欧米外交「偽善」と批判 アムネスティ年次報告

東京新聞 2011.05.13

 【ロンドン共同】国際人権団体アムネスティ・インターナショナル(本部ロンドン)は12日、世界の人権状況をまとめた2011年版の年次報告を発表。強権的なムバラク体制を崩壊させたエジプトでの民主化デモの際、欧米諸国が当初、デモ隊の要求を支持することをためらいがちだったことなどを挙げて、欧米の外交政策は「偽善だ」と非難した。

 シェティ事務総長は、米国は、ムバラク氏が約30年間、過酷な弾圧を国民に加えていたことを知りながら、同体制を支えてきたと指摘。「多くの国々が人権や民主主義の価値を唱えながらも、国民の人権に無関心で腐敗したムバラク氏やベンアリ・チュニジア前大統領を支持してきた」と述べ、欧米諸国のこれまでの二重基準の外交政策を批判した。

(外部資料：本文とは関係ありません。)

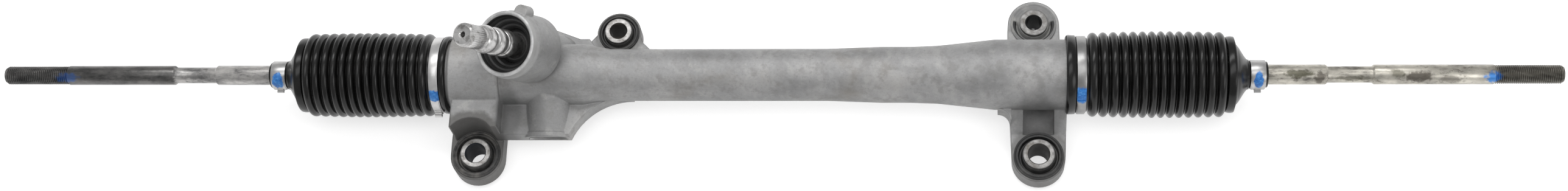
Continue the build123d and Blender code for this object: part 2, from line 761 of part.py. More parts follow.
def rack_bush():
    low = stop_right_x - bush_inset - bush_length
    high = stop_right_x - bush_inset
    ring = rod(along_rack(0), low, high, rack_r + run_fit + bush_wall)
    return ring - rod(along_rack(0), low - past, high + past, rack_r + run_fit)


# ---- ear bushings ----
def ear_sleeve(name):
    x, y, sleeve_r, bore_r, _, _ = ears[name]
    sleeve = upright(x, y, 0, sleeve_length, sleeve_r)
    if name == "upper_middle":
        hole = Pos(x, y, -past) * extrude(
            SlotOverall(mid_slot_length, 2 * mid_slot_r), sleeve_length + 2 * past)
        return sleeve - hole
    sleeve -= upright(x, y, -past, sleeve_length + past, bore_r)
    mouth = sleeve.edges().group_by(Axis.Z)[-1].sort_by(SortBy.RADIUS)[0]
    return chamfer(mouth, sleeve_chamfer)


def ear_rubber(name):
    x, y, sleeve_r, _, hole_r, _ = ears[name]
    inner = sleeve_r + seat_fit
    outer = hole_r - seat_fit
    low, high = ear_low - rubber_proud, ear_high + rubber_proud
    outline = [
        (low, inner), (low, inner + rubber_skin), (low + rubber_relief, inner + rubber_skin),
        (low + rubber_relief, outer - rubber_skin), (low, outer - rubber_skin),
        (low, hole_r + rubber_flange), (ear_low - 0.05, hole_r + rubber_flange), (ear_low - 0.05, outer),
        (ear_high + 0.05, outer), (ear_high + 0.05, hole_r + rubber_flange), (high, hole_r + rubber_flange),
        (high, outer - rubber_skin), (high - rubber_relief, outer - rubber_skin),
        (high - rubber_relief, inner + rubber_skin), (high, inner + rubber_skin), (high, inner),
    ]
    if outer - inner < 2 * rubber_skin + 0.5:
        outline = [
            (low, inner), (low, hole_r + rubber_flange), (ear_low - 0.05, hole_r + rubber_flange),
            (ear_low - 0.05, outer), (ear_high + 0.05, outer), (ear_high + 0.05, hole_r + rubber_flange),
            (high, hole_r + rubber_flange), (high, inner),
        ]
    return turned(Pos(x, y, 0) * Plane.XY, outline)


# ---- ends: ball joints, tie rods, boots. Left pieces are built along -X, right ones along +X ----
def end_frame(side):
    """Plane at the rack end whose z points outwards along the rack."""
    if side == "left":
        return Plane(origin=(rack_left_x, rack_y, rack_z), x_dir=(0, 1, 0), z_dir=(-1, 0, 0))
    return Plane(origin=(rack_right_x, rack_y, rack_z), x_dir=(0, 1, 0), z_dir=(1, 0, 0))


def shoulder_frame(side):
    """Plane at the boot shoulder of the housing whose z points outwards."""
    if side == "left":
        return Plane(origin=(shoulder_left_x, rack_y, rack_z), x_dir=(0, 1, 0), z_dir=(-1, 0, 0))
    return Plane(origin=(shoulder_right_x, rack_y, rack_z), x_dir=(0, 1, 0), z_dir=(1, 0, 0))


def opening_r(z, extra):
    """Radius of the cone that the rod's neck sweeps at z outwards from the ball centre."""
    return rod_neck_r / cos(radians(swing)) + z * tan(radians(swing)) + extra


def lock_washer(side):
    """Washer under the ball joint with two tabs bent over the socket."""
    plane = end_frame(side)
    washer = rod(plane, 0, washer_width, washer_r) - rod(plane, -past, washer_width + past, socket_stud_r + soft_gap)
    for turn in (0, 180):
        tab = plane * Rot(0, 0, turn) * Pos(washer_r - 0.6, 0, 0) * Box(
            washer_tab_wall, washer_tab_width, washer_tab, align=(Align.MIN, Align.CENTER, Align.MIN))
        washer += tab
    keep_out = rod(plane, washer_width, washer_width + washer_tab, socket_r + seat_fit)
    return washer - keep_out


def ball_socket(side):
    """Steel socket screwed into the rack, with its edge rolled over the ball seat."""
    plane = end_frame(side)
    low = washer_width
    high = low + socket_length
    mouth = ball_offset + ball_r * seat_cover
    seat_r = ball_r + run_fit + seat_wall + run_fit
    floor = ball_offset - ball_r - run_fit - seat_wall - run_fit
    outline = [
        (low - washer_width - socket_stud_length, 0),
        (low - washer_width - socket_stud_length, socket_stud_r - 1),
        (low - washer_width - socket_stud_length + 1, socket_stud_r),
        (low, socket_stud_r),
        (low, socket_r - socket_edge),
        (low + socket_edge, socket_r),
        (high - socket_roll_length, socket_r),
        (high, socket_r - socket_roll),
        (high, opening_r(high - ball_offset, swing_clear)),
        (mouth, opening_r(mouth - ball_offset, swing_clear)),
        (mouth, seat_r),
        (floor, seat_r),
        (floor, 0),
    ]
    return turned(plane, outline)


def ball_seat(side):
    """Plastic seat that wraps the ball."""
    plane = end_frame(side)
    outer = ball_r + run_fit + seat_wall
    low = ball_offset - ball_r - run_fit - seat_wall
    high = ball_offset + ball_r * seat_cover - run_fit
    seat = rod(plane, low, high, outer)
    seat -= plane * Pos(0, 0, ball_offset) * Sphere(ball_r + run_fit)
    mouth = [
        (ball_offset, 0),
        (ball_offset, opening_r(0, swing_clear)),
        (high + past, opening_r(high + past - ball_offset, swing_clear)),
        (high + past, 0),
    ]
    seat -= turned(plane, mouth)
    relief = rod(plane, low - past, low + seat_wall + 0.5, 4.0)
    return seat - relief


def tie_rod(side):
    """Forged rod with its ball, a narrow wrench neck and a threaded outer end."""
    plane = end_frame(side)
    z = ball_offset
    neck_start = z + sqrt(ball_r ** 2 - rod_neck_r ** 2)
    inner_end = z + boot_end + small_clamp_width / 2 + rod_inner_length
    neck_end = inner_end + wrench_neck_length
    body_end = neck_end + rod_body_length
    tip = body_end + thread_length
    outline = [
        (neck_start - 1, 0),
        (neck_start - 1, rod_neck_r),
        (z + rod_shank_start - 7, rod_neck_r),
        (z + rod_shank_start, rod_inner_r),
        (inner_end - rod_step, rod_inner_r),
        (inner_end, wrench_neck_r),
        (neck_end, wrench_neck_r),
        (neck_end + rod_step, rod_body_r),
        (body_end - 0.6, rod_body_r),
        (body_end, thread_r),
        (tip - thread_lead, thread_r),
        (tip, thread_r - thread_lead),
        (tip, 0),
    ]
    return turned(plane, outline) + plane * Pos(0, 0, z) * Sphere(ball_r)


def boot_ends(side):
    """Distances from the boot shoulder to the small clamp's middle."""
    if side == "left":
        clamp = shoulder_left_x - (rack_left_x - ball_offset - boot_end)
    else:
        clamp = rack_right_x + ball_offset + boot_end - shoulder_right_x
    return clamp


def convolutions(start, end):
    """Crest and root places along the boot; the end pitches are a little wider."""
    count = boot_convolutions
    weights = [1 + (boot_pitch_end - 1) * abs(2 * (i + 0.5) / count - 1) for i in range(count)]
    unit = (end - start) / sum(weights)
    z = start
    places = []
    for i, weight in enumerate(weights):
        width = weight * unit
        crest = boot_crest_r if i < count - 1 else boot_end_crest_r
        places.append((z + width / 2, crest, z + width))
        z += width
    return places


def bellows(side):
    """Rubber boot from the housing's spigot to the tie rod."""
    plane = shoulder_frame(side)
    clamp = boot_ends(side)
    mouth_r = spigot_r + spigot_bead + boot_fit
    band_r = mouth_r + boot_wall
    start = big_clamp_inset[side] + big_clamp_width / 2 + boot_start
    cuff_r = rod_inner_r + soft_gap
    cuff_low = clamp - cuff_length / 2
    cuff_high = clamp + cuff_length / 2
    end = cuff_low - boot_cone_length
    bead_high = big_clamp_inset[side] - big_clamp_width / 2 - soft_gap
    outer = [(boot_set_back, mouth_r), (boot_set_back, band_r + boot_lip),
             (bead_high - 1.0, band_r + boot_lip), (bead_high, band_r), (start - 1.0, band_r)]
    inner = [(start - 0.6, mouth_r)]
    root = boot_root_r + boot_wall
    outer.append((start, root))
    for crest_z, crest_r, root_z in convolutions(start, end):
        outer += [(crest_z - boot_crest_flat / 2, crest_r), (crest_z + boot_crest_flat / 2, crest_r), (root_z, root)]
        inner += [(crest_z, crest_r - boot_wall * boot_crest_wall), (root_z, boot_root_r)]
    outer[-1] = (end, root - 1.0)
    inner[-1] = (end - 0.2, boot_root_r - 1.2)
    outer += [(cuff_low, cuff_r + cuff_wall), (cuff_high, cuff_r + cuff_wall), (cuff_high, cuff_r)]
    inner.append((cuff_low - 1.0, cuff_r))
    return turned(plane, outer + inner[::-1])


def clamp_band(plane, mid, width, inner, wall):
    """Band clamp with a pinched ear on the side away from the pinion."""
    tip = inner + clamp_ear_height + wall
    ear = Pos(-tip / 2, 0) * Rectangle(tip, clamp_ear_width)
    hollow = Pos(-(tip - wall) / 2, 0) * Rectangle(tip - wall, clamp_ear_width - 2 * wall)
    band = Circle(inner + wall) + ear - Circle(inner) - hollow
    return plane * Pos(0, 0, mid - width / 2) * extrude(band, width)


def big_clamp(side):
    inner = spigot_r + spigot_bead + boot_fit + boot_wall + seat_fit
    return clamp_band(shoulder_frame(side), big_clamp_inset[side], big_clamp_width, inner, big_clamp_wall)


def small_clamp(side):
    inner = rod_inner_r + soft_gap + cuff_wall + soft_gap
    return clamp_band(shoulder_frame(side), boot_ends(side), small_clamp_width, inner, small_clamp_wall)


# ---- write one file per piece ----
nodes = {
    "rack_housing": rack_housing,
    "rack_bar": rack_bar,
    "pinion_shaft": pinion_shaft,
    "bearing_outer_race": bearing_outer_race,
    "bearing_inner_race": bearing_inner_race,
    "bearing_balls": bearing_balls_node,
    "bearing_cage": bearing_cage,
    "pinion_lower_bearing": pinion_lower_bearing,
    "shaft_circlip": shaft_circlip,
    "bore_snap_ring": bore_snap_ring,
    "pinion_seal": pinion_seal,
    "rack_guide": rack_guide,
    "guide_liner": guide_liner,
    "guide_o_ring": guide_o_ring,
    "guide_spring": guide_spring,
    "guide_plug": guide_plug,
    "rack_bush": rack_bush,
}
for ear in ears:
    nodes[f"sleeve_{ear}"] = lambda ear=ear: ear_sleeve(ear)
    nodes[f"rubber_{ear}"] = lambda ear=ear: ear_rubber(ear)
for side in ("left", "right"):
    nodes[f"lock_washer_{side}"] = lambda side=side: lock_washer(side)
    nodes[f"ball_socket_{side}"] = lambda side=side: ball_socket(side)
    nodes[f"ball_seat_{side}"] = lambda side=side: ball_seat(side)
    nodes[f"tie_rod_{side}"] = lambda side=side: tie_rod(side)
    nodes[f"bellows_{side}"] = lambda side=side: bellows(side)
    nodes[f"big_clamp_{side}"] = lambda side=side: big_clamp(side)
    nodes[f"small_clamp_{side}"] = lambda side=side: small_clamp(side)

for name, build in nodes.items():
    export_step(build(), f"parts/{name}.step")
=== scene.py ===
import json
import math

import bmesh
import bpy
from mathutils import Matrix, Vector


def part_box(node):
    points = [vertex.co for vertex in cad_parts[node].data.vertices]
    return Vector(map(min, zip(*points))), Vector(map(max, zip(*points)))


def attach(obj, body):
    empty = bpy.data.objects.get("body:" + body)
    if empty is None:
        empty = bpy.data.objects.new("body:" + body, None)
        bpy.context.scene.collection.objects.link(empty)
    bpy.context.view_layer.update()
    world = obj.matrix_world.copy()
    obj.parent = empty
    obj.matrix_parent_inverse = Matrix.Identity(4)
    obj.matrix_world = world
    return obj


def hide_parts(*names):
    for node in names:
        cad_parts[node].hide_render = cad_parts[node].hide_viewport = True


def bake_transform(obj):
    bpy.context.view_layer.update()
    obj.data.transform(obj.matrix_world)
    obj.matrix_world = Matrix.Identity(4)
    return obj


# Rack and pinion steering gear, seen from above and a little from the front.
# Metres, in the frame of the CAD model: +X along the rack, +Z along the mounting bolts.

MM = 0.001
FULL_TURN = 2 * math.pi
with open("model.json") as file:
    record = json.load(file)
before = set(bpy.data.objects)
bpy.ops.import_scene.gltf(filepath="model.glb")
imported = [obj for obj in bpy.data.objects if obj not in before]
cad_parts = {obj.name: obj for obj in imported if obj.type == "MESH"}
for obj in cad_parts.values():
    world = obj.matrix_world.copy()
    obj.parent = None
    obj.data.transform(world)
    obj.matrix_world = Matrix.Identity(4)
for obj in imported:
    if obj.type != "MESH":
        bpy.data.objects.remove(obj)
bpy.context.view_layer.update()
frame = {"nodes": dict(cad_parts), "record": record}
nodes = frame["nodes"]
SIDES = ("left", "right")
EARS = ("lower_left", "lower_right", "upper_right", "upper_middle")

# ---- camera: the photograph's viewing direction and distance ----
PHOTO_WIDTH = 2576                 # pixels
FOCAL_PIXELS = 3478
SENSOR_WIDTH = 36.0                # millimetres
TILT = math.radians(21.8)          # of the viewing direction from +Z towards -Y
SWING = math.radians(4.6)          # and towards +X
CAMERA_DISTANCE = 1.6
LOOK_AT = Vector((0.2340, 0.0591, 0.035))
LOOK_SHIFT = 0.0152                # the middle of the view lies this far below LOOK_AT


# ---- places read from the CAD ----
def middle(node):
    low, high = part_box(node)
    return (Vector(low) + Vector(high)) / 2


def radius(node):
    """Half the width of a node that is round about +Z."""
    low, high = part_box(node)
    return (high[0] - low[0]) / 2


def side_sign(side):
    return -1 if side == "left" else 1


RACK_Y = middle("rack_bar").y
RACK_Z = middle("rack_bar").z
PINION = next(j for j in frame["record"]["behaviour"]["joints"] if j["name"] == "pinion_turn")
PINION_MID = Vector(PINION["pos_m"])
PINION_AXIS = Vector(PINION["axis"]).normalized()
PINION_SIDE = PINION_AXIS.cross(Vector((1, 0, 0))).normalized()
PINION_UP = PINION_AXIS.cross(PINION_SIDE)
UPRIGHT = Vector((0, 0, 1))
BOOT_SET_BACK = 1.6 * MM           # mouth of the boot to the casting's shoulder
SHOULDER = {"left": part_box("bellows_left")[1][0] + BOOT_SET_BACK,
            "right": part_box("bellows_right")[0][0] - BOOT_SET_BACK}
BALL = {side: middle("ball_seat_" + side).x for side in SIDES}
SMALL_CLAMP = {side: middle("small_clamp_" + side).x for side in SIDES}
BIG_CLAMP = {side: middle("big_clamp_" + side).x for side in SIDES}
VIEW_OUT = Vector((0, -math.sin(TILT), math.cos(TILT)))
VIEW_DOWN = Vector((0, -math.cos(TILT), -math.sin(TILT)))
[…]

 同報告は中国について、チベット族やウイグル族など少数民族に対する抑圧が続いているほか、人権活動家などへの締め付けが厳しくなっていると指摘。民主活動家、劉暁波氏へのノーベル平和賞授与に反発して、中国がノルウェーとの2国間の経済交渉を棚上げした事例を挙げ、「経済的、政治的な影響力の増大を背景に、中国は自国の人権状況を批判する国々に対して報復措置を取るとの脅しをますます強めている」と批判した。